Exercise directions:
Starting at the line that contains "What parts and", restate each line word for word through the final line of the data, keeping both ends.

Extracted records:

┌──

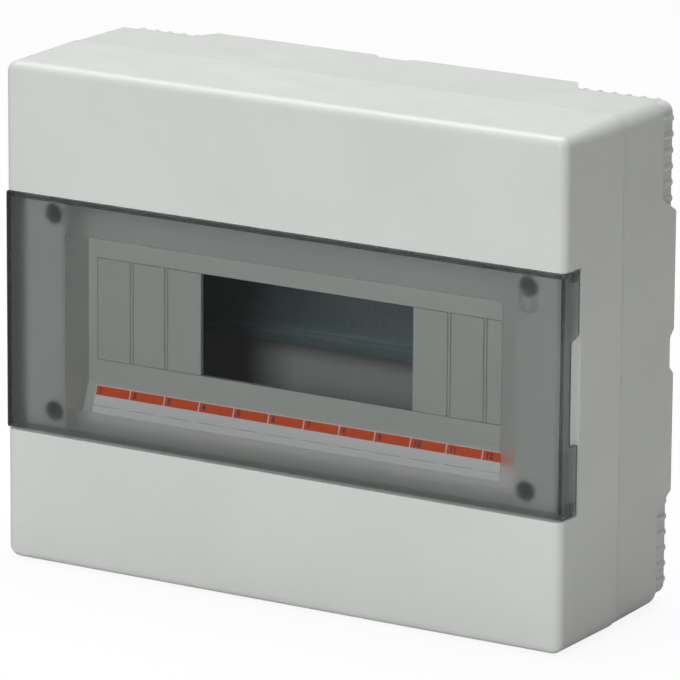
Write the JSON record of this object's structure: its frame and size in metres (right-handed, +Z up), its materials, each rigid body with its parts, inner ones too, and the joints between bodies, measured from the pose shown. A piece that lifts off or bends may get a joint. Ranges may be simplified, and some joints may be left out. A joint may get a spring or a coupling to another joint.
{
  "type": "distribution board enclosure",
  "caption": "Wall-mounted breaker box with smoked hinged door, module window, DIN rail and terminal bars.",
  "frame": {"origin": "centre of the rear face that lies on the wall", "axes": "+X to the right seen from the front, +Y into the wall, +Z up"},
  "size_m": [0.284, 0.098, 0.228],
  "materials": {
    "housing_plastic": "satin",
    "cover_plastic": "satin",
    "smoked_clear": "polished, frosted border",
    "label_card": "matte",
    "blank_plastic": "satin",
    "galvanised_steel": "zinc plated",
    "support_plastic": "matte",
    "screw_steel": "zinc plated",
    "cover_screw_steel": "zinc plated",
    "washer_nylon": "matte",
    "green_plastic": "satin",
    "blue_plastic": "satin",
    "terminal_brass": "machined"
  },
  "bodies": {
    "box": {"back_box": "housing_plastic", "front_cover": "cover_plastic", "circuit_label": "label_card", "left_blanking_strip": "blank_plastic", "right_blanking_strip": "blank_plastic", "din_rail": "galvanised_steel", "right_rail_support": "support_plastic", "left_rail_support": "support_plastic", "left_rail_screw": "screw_steel", "right_rail_screw": "screw_steel", "top_left_cover_screw": "cover_screw_steel", "top_left_screw_washer": "washer_nylon", "top_right_cover_screw": "cover_screw_steel", "top_right_screw_washer": "washer_nylon", "bottom_left_cover_screw": "cover_screw_steel", "bottom_left_screw_washer": "washer_nylon", "bottom_right_cover_screw": "cover_screw_steel", "bottom_right_screw_washer": "washer_nylon", "earth_terminal_carrier": "green_plastic", "earth_terminal_bar": "terminal_brass", "earth_terminal_screws": "screw_steel", "earth_carrier_screws": "screw_steel", "neutral_terminal_carrier": "blue_plastic", "neutral_terminal_bar": "terminal_brass", "neutral_terminal_screws": "screw_steel", "neutral_carrier_screws": "screw_steel"},
    "door": {"door": "smoked_clear"}
  },
  "joints": [
    {"name": "door_hinge", "type": "hinge", "parent": "box", "child": "door", "pos_m": [-0.13891, -0.0868, 0.0005], "axis": [0, 0, -1], "range_deg": [0, 100]}
  ]
}
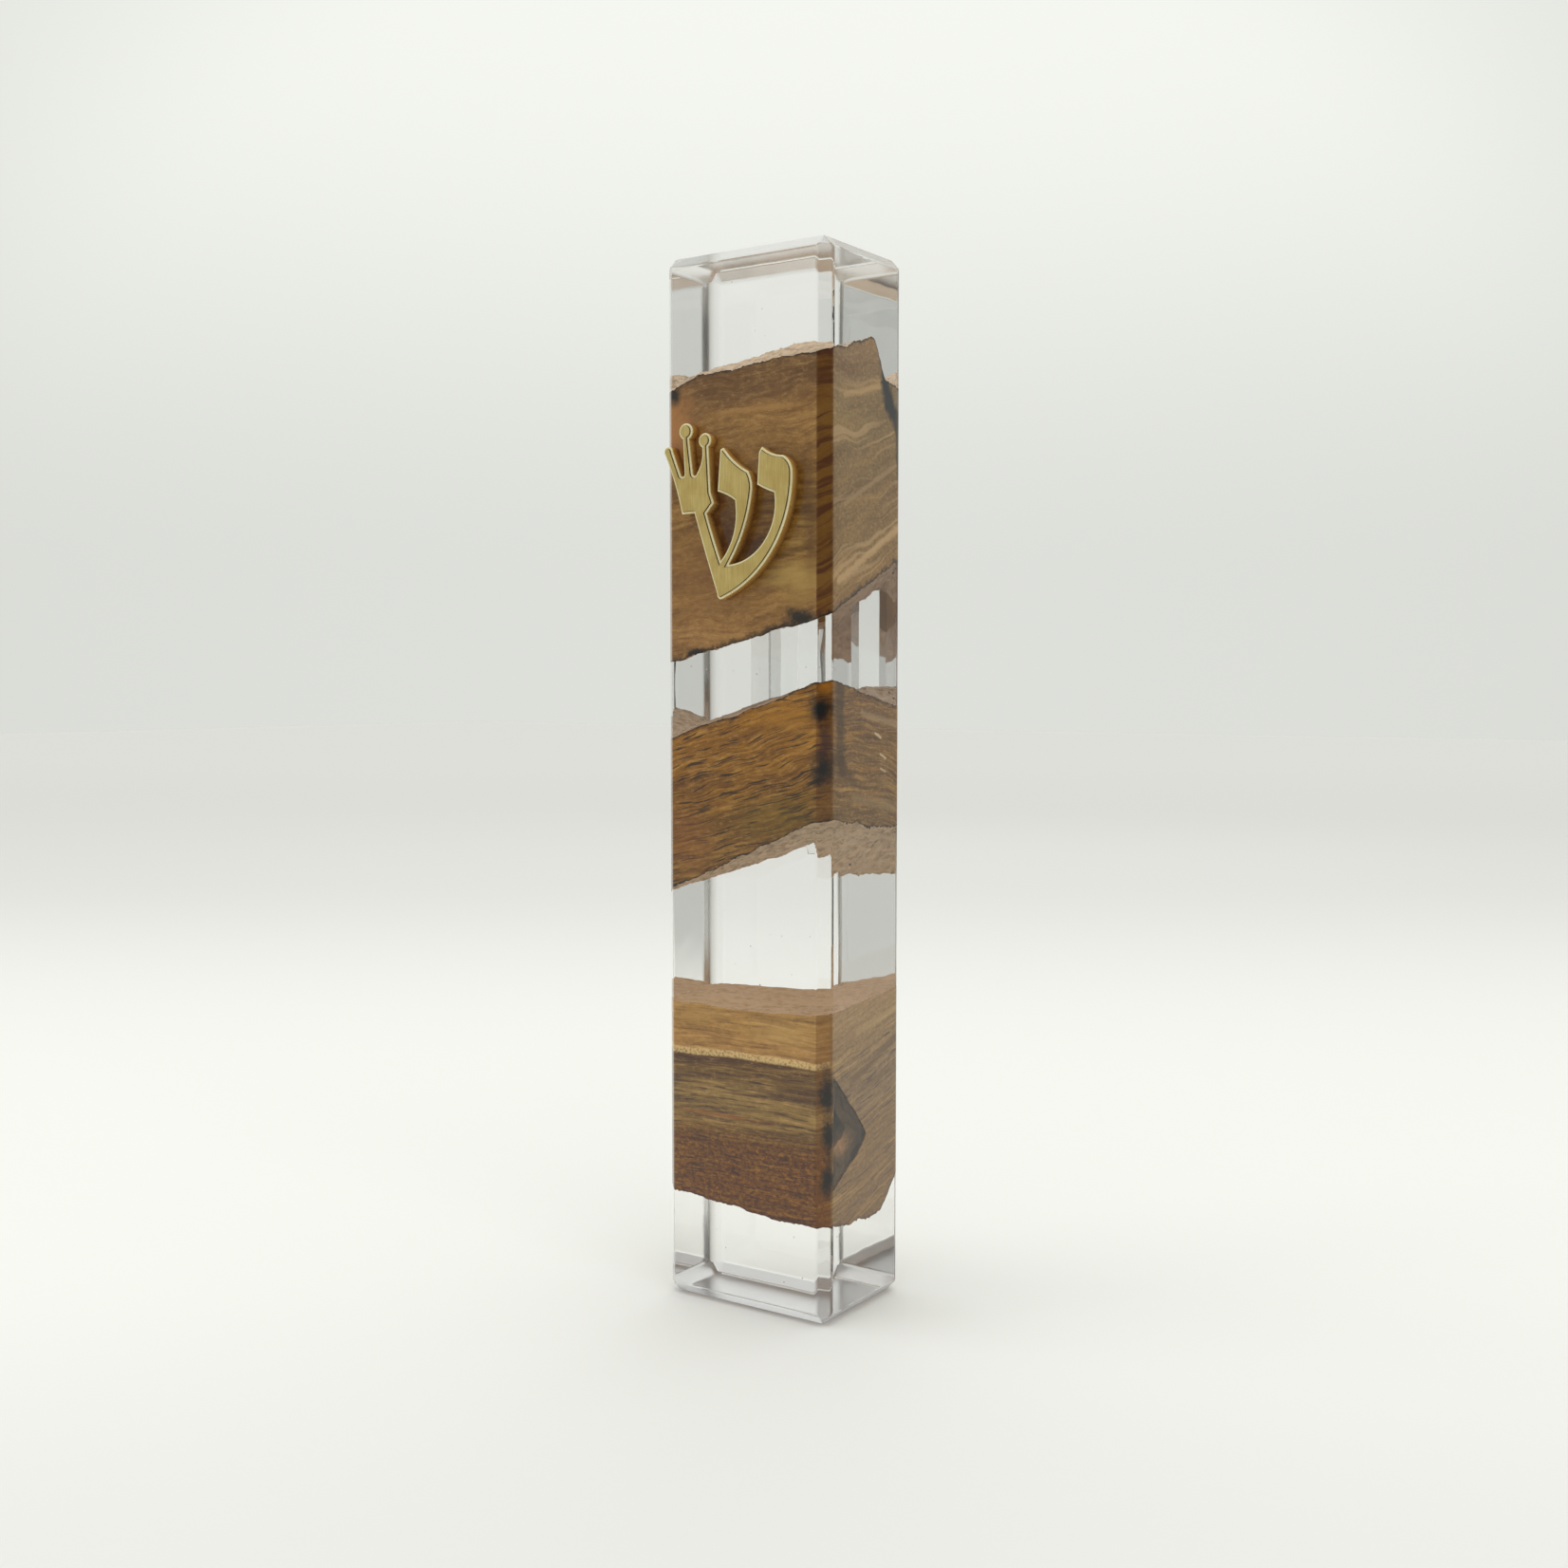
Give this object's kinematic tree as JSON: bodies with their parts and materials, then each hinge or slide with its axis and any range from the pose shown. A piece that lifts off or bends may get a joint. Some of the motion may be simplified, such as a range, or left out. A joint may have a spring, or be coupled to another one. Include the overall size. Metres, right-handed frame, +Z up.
{
  "type": "mezuzah case",
  "caption": "Upright clear cast bar with set-in wood blocks, a metal letter on its front and a covered scroll slot in its back.",
  "frame": {"origin": "centre of the base face, midway between the bar's front and back faces and between its sides", "axes": "+Z up along the bar, +Y out of the back towards the doorpost, +X to the right seen from the front"},
  "size_m": [0.0262, 0.022, 0.14],
  "materials": {
    "clear_resin": "clear cast epoxy, polished",
    "upper_wood": "polished brown hardwood with flowing grain",
    "middle_wood": "polished brown hardwood with dark pores",
    "lower_wood": "polished banded hardwood",
    "brass": "satin face, bright rim",
    "clear_acrylic": "clear sheet",
    "foam_tape": "white double-sided foam tape"
  },
  "bodies": {
    "case": {"top_resin": "clear_resin", "upper_window_resin": "clear_resin", "lower_window_resin": "clear_resin", "base_resin": "clear_resin", "upper_wood": "upper_wood", "middle_wood": "middle_wood", "lower_wood": "lower_wood", "shin_letter": "brass", "tape_lower_left": "foam_tape", "tape_lower_right": "foam_tape", "tape_upper_left": "foam_tape", "tape_upper_right": "foam_tape"},
    "cover": {"back_cover": "clear_acrylic"}
  },
  "joints": [
    {"name": "cover_lift", "type": "slide", "parent": "case", "child": "cover", "axis": [0, 1, 0], "range_m": [0, 0.03]}
  ]
}
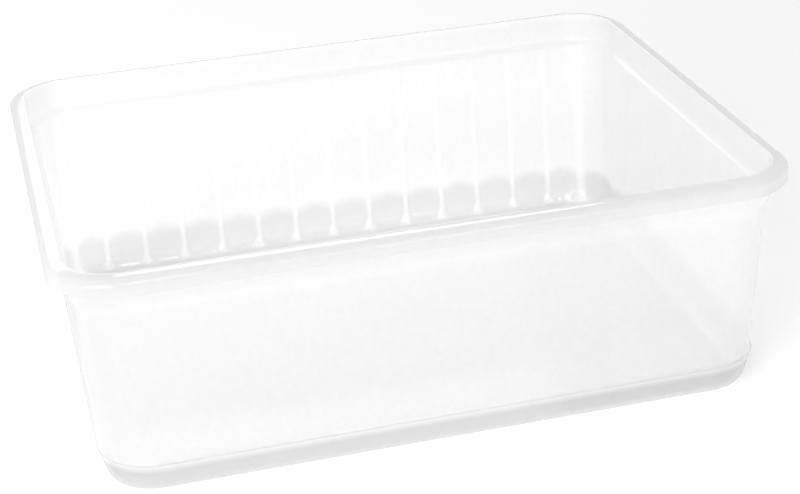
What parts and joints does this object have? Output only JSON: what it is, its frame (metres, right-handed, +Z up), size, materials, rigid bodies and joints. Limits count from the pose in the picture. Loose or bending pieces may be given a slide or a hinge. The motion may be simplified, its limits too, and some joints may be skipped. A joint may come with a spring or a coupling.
{
  "type": "plastic deli tub",
  "caption": "Open rectangular food tub: thin drafted walls with inner ribs, a bevelled floor, and an inverted-U rim over a collar and ledge that take a lid.",
  "frame": {"origin": "middle of the flat underside, where the tub rests", "axes": "+X along the long sides, +Y across the tub, +Z up through its open mouth"},
  "size_m": [0.18, 0.1456, 0.0595],
  "materials": {
    "polypropylene": "glossy, translucent natural polypropylene"
  },
  "bodies": {
    "root": {"tub": "polypropylene"}
  },
  "joints": []
}
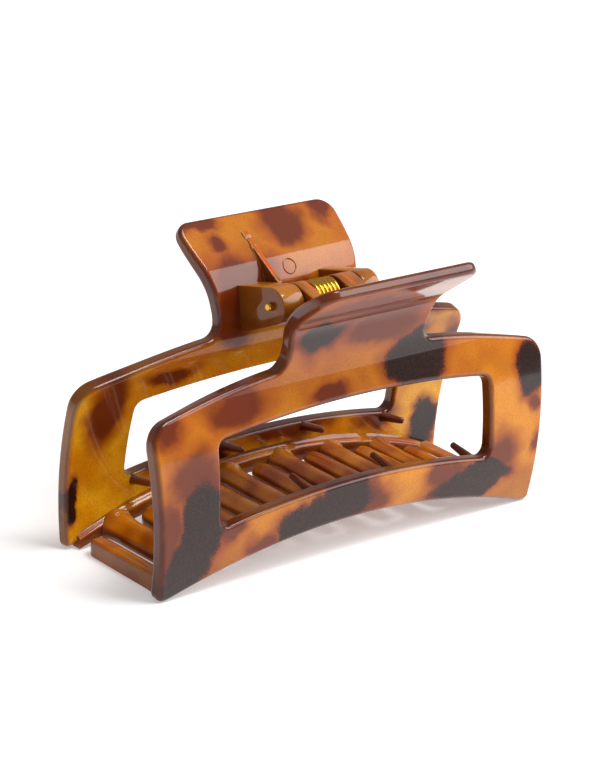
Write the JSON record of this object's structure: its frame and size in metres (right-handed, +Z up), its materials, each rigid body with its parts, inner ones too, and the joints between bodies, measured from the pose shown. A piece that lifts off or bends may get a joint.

└──

Exercise result:
What parts and joints does this object have? Output only JSON: what it is, its frame (metres, right-handed, +Z up), size, materials, rigid bodies and joints. Limits count from the pose in the picture. Loose or bending pieces may be given a slide or a hinge. The motion may be simplified, its limits too, and some joints may be skipped. A joint may come with a spring or a coupling.
{
  "type": "plastic deli tub",
  "caption": "Open rectangular food tub: thin drafted walls with inner ribs, a bevelled floor, and an inverted-U rim over a collar and ledge that take a lid.",
  "frame": {"origin": "middle of the flat underside, where the tub rests", "axes": "+X along the long sides, +Y across the tub, +Z up through its open mouth"},
  "size_m": [0.18, 0.1456, 0.0595],
  "materials": {
    "polypropylene": "glossy, translucent natural polypropylene"
  },
  "bodies": {
    "root": {"tub": "polypropylene"}
  },
  "joints": []
}
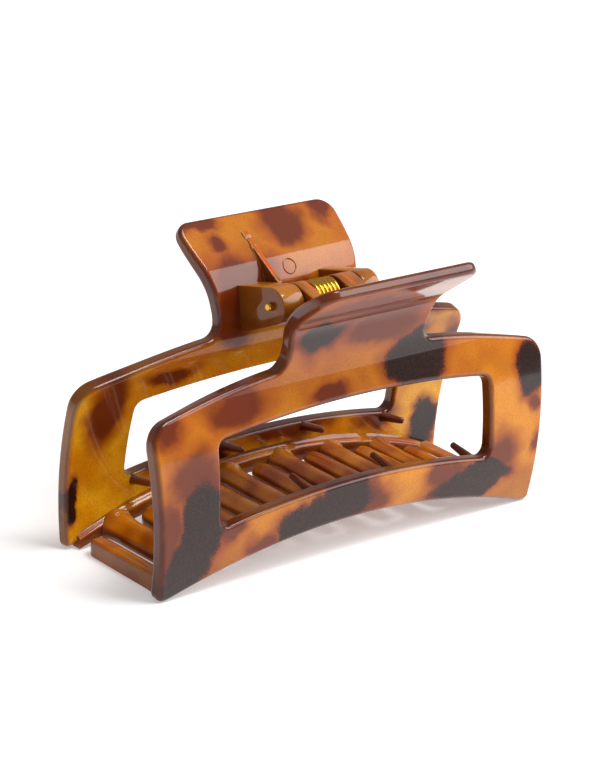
Write the JSON record of this object's structure: its frame and size in metres (right-handed, +Z up), its materials, each rigid body with its parts, inner ones too, and the joints between bodies, measured from the pose shown. A piece that lifts off or bends may get a joint.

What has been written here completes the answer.